Un trait intéressant de la politique de Venise, qui se représente souvent et qui, pour les catholiques romains, est la preuve de son irréligion, est la lutte superbe et victorieuse qu’elle soutint contre le pouvoir temporel de l’Église. Il est vrai que, dans un rapide examen de son histoire, l’attention est tout d’abord arrêtée par le drame étrange auquel j’ai déjà fait allusion, terminé par la mémorable scène du portail de Saint-Marc[1]. Aux yeux d’un grand nombre, cette scène fut l’expression la plus complète de l’insoutenable domination du pouvoir pontifical. Il est vrai que Venise fut fière du service rendu par elle à ce pouvoir, qu’elle le rappela sur les insignes du Doge et dans la forme de sa principale fête, mais le cours des années amortit, peu à peu, cet enthousiasme d’un moment : la bulle de Clément V excommuniant les Vénitiens et leur Doge qu’il compare à Dathian, à Abiram et à Lucifer, prouve mieux les tendances du gouvernement vénitien que l’ombrelle du Doge et l’anneau jeté dans l’Adriatique, et l’exclusion absolue du clergé dans les Conseils

  1. … « À la porte du temple,
    (L’airain a disparu, le porphyre est resté)

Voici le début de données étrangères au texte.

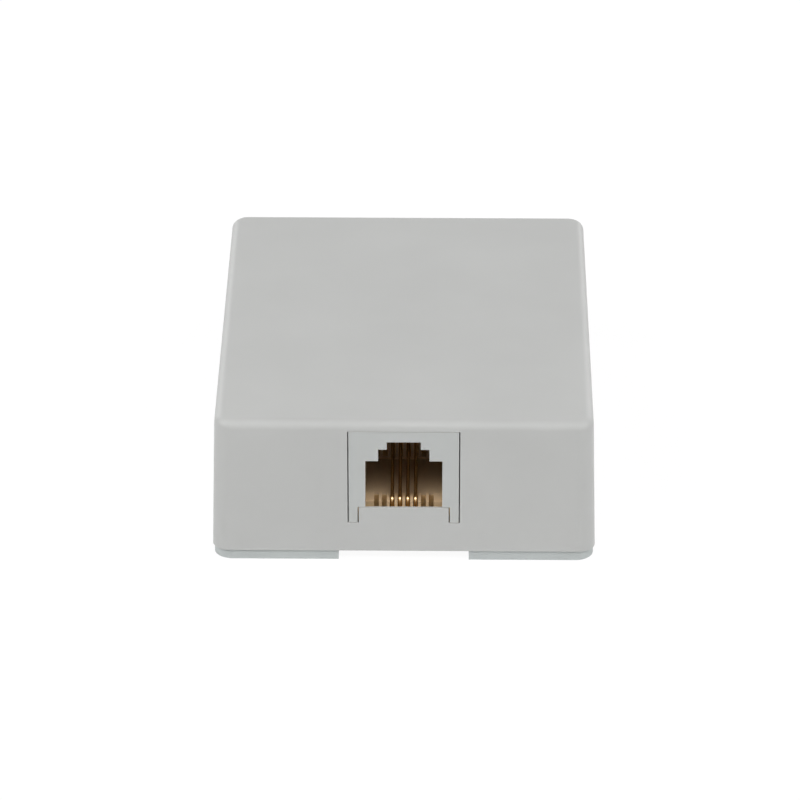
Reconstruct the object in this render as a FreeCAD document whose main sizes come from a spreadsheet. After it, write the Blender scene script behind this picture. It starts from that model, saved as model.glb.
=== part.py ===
"""Surface mount jack box: a drafted push-fit cover on a base with a modular jack and four terminals.

X runs across the front, the front wall faces -Y, Z is up. The origin is under the middle of the base.
"""
import FreeCAD, Part
import math
import os
import re
import Sketcher

SIZES = {
    # the box
    "box_width": 50.0,           # outside of the cover at its lower edge
    "box_depth": 60.4,
    "box_height": 20.35,         # from the underside of the base to the top of the cover
    "cover_wall": 1.4,
    "wall_draft": 1.5,           # degrees, on all four walls
    "corner_radius": 2.2,
    "top_radius": 1.2,
    "sill_chamfer": 1.05,        # lets the front wall swing clear of the jack
    "cover_gap": 0.15,           # beside the jack
    "head_gap": 0.05,            # over the jack
    "sill_gap": 0.05,            # under the jack
    "rib_width": 1.2,
    "rib_depth": 1.2,            # inwards from the foot of the wall
    "rib_gap": 0.2,              # above the rim
    "side_rib_y": 16.0,
    "rear_rib_x": 14.0,
    # the base
    "plate_thickness": 1.4,
    "plate_inset": 0.2,
    "plate_radius": 2.4,
    "notch_width": 17.0,
    "notch_depth": 3.0,
    "rim_thickness": 1.2,
    "rim_height": 2.5,
    "rim_gap": 0.25,
    "rim_radius": 1.0,
    "rail_thickness": 1.2,
    "rail_height": 5.0,
    "rail_start": 3.5,           # from the front of the plate
    "stop_width": 2.75,
    "bead_depth": 0.35,
    "bead_height": 0.8,
    "bead_rise": 2.6,            # above the plate
    "bead_gap": 0.05,
    "mount_inset": 7.7,          # from the cover's lower edge
    "mount_slot_width": 4.2,
    "mount_slot_length": 6.4,    # between the outermost points
    "entry_width": 8.0,          # cable entry in the rear wall
    "entry_straight": 1.5,
    "floor_entry_radius": 4.0,   # cable entry through the plate
    "floor_entry_inset": 7.2,
    # the jack
    "jack_width": 14.3,
    "jack_length": 17.2,
    "jack_recess": 0.05,
    "jack_leg_width": 1.15,
    "jack_leg_drop": 2.25,       # in front, below the opening
    "jack_rear_wall": 1.2,
    "jack_roof": 1.5,
    "opening_width": 10.0,
    "opening_height": 6.79,      # up to the shoulders
    "step_width": 6.65,
    "step_height": 1.68,
    "tab_width": 4.4,
    "tab_height": 1.08,
    # the contact carrier
    "carrier_setback": 1.85,     # from the front of the cover's lower edge
    "comb_gap": 0.05,            # comb below the floor of the opening
    "comb_length": 2.25,
    "comb_drop": 0.3,            # from the comb to the deck behind it
    "carrier_floor": 0.6,
    "tunnel_height": 2.0,        # room for the wires' tails under the deck
    "slot_distance": 1.02,
    "slot_width": 0.65,
    "rear_comb_thickness": 2.4,
    "rear_comb_slot": 2.0,
    "rear_comb_height": 5.75,    # above the floor of the opening
    # the contact wires
    "wire_radius": 0.23,
    "wire_nose": 2.45,           # bend's foremost centre line behind the cover's lower edge
    "wire_nose_drop": 0.1,       # below the floor of the opening
    "wire_slope": 22.5,          # degrees
    "wire_end": 2.2,             # tip in front of the jack's rear
    "wire_bend_radius": 0.8,
    "tail_margin": 0.55,         # from the tunnel's floor and roof
    # the terminals
    "terminal_x": 9.0,
    "terminal_setback": 18.0,    # front row behind the jack
    "terminal_row_gap": 13.0,
    "post_radius": 3.5,
    "post_height": 4.6,
    "insert_radius": 2.3,
    "insert_gap": 0.02,
    "thread_radius": 1.5,
    "thread_gap": 0.06,
    "shank_length": 4.8,
    "shank_point": 0.3,
    "head_radius": 2.8,
    "head_height": 1.9,
    "head_round": 0.6,
    "recess_width": 0.8,
    "recess_length": 3.4,
    "recess_depth": 1.0,
    "washer_radius": 3.2,
    "washer_hole": 1.75,
    "washer_thickness": 0.5,
    "lug_thickness": 0.6,
    "lug_width": 6.2,
    "lug_slot": 1.7,             # half the width of the fork's slot
    "lug_reach": 3.1,            # fork's tips beyond the screw's axis
    "lug_shoulder": 3.3,
    "lug_neck_width": 1.6,
    "barrel_start": 5.0,
    "barrel_length": 4.0,
    "barrel_radius": 1.0,
    "barrel_gap": 0.05,
    "front_lug_angle": 30.0,     # degrees from straight back
    "rear_lug_angle": 45.0,
    # the leads
    "lead_radius": 0.6,
    "lead_grip": 3.0,            # length inside the barrel
    "lead_exit": 2.4,            # straight way out of the jack
    "lead_approach": 1.0,        # straight way into the barrel
    # working clearance of cuts that run out of the material
    "cut_margin": 1.0,
}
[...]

    Barberousse, ôtant son manteau
    Et s’agenouillant, reçut sur son cou le pied
    Du fier pontife, enfin dédommagé
    De sa fuite, de ses déguisements et de plus d’un frisson
    Sur son oreiller de pierre. »

    Je n’ai pas besoin d’indiquer d’où viennent ces lignes : « L’Italie » de Rogers a maintenant sa place dans toutes les bibliothèques, où elle restera. Le véritable esprit de Venise est mieux dépeint dans ce poème que dans tout ce qui a été écrit sur ce sujet.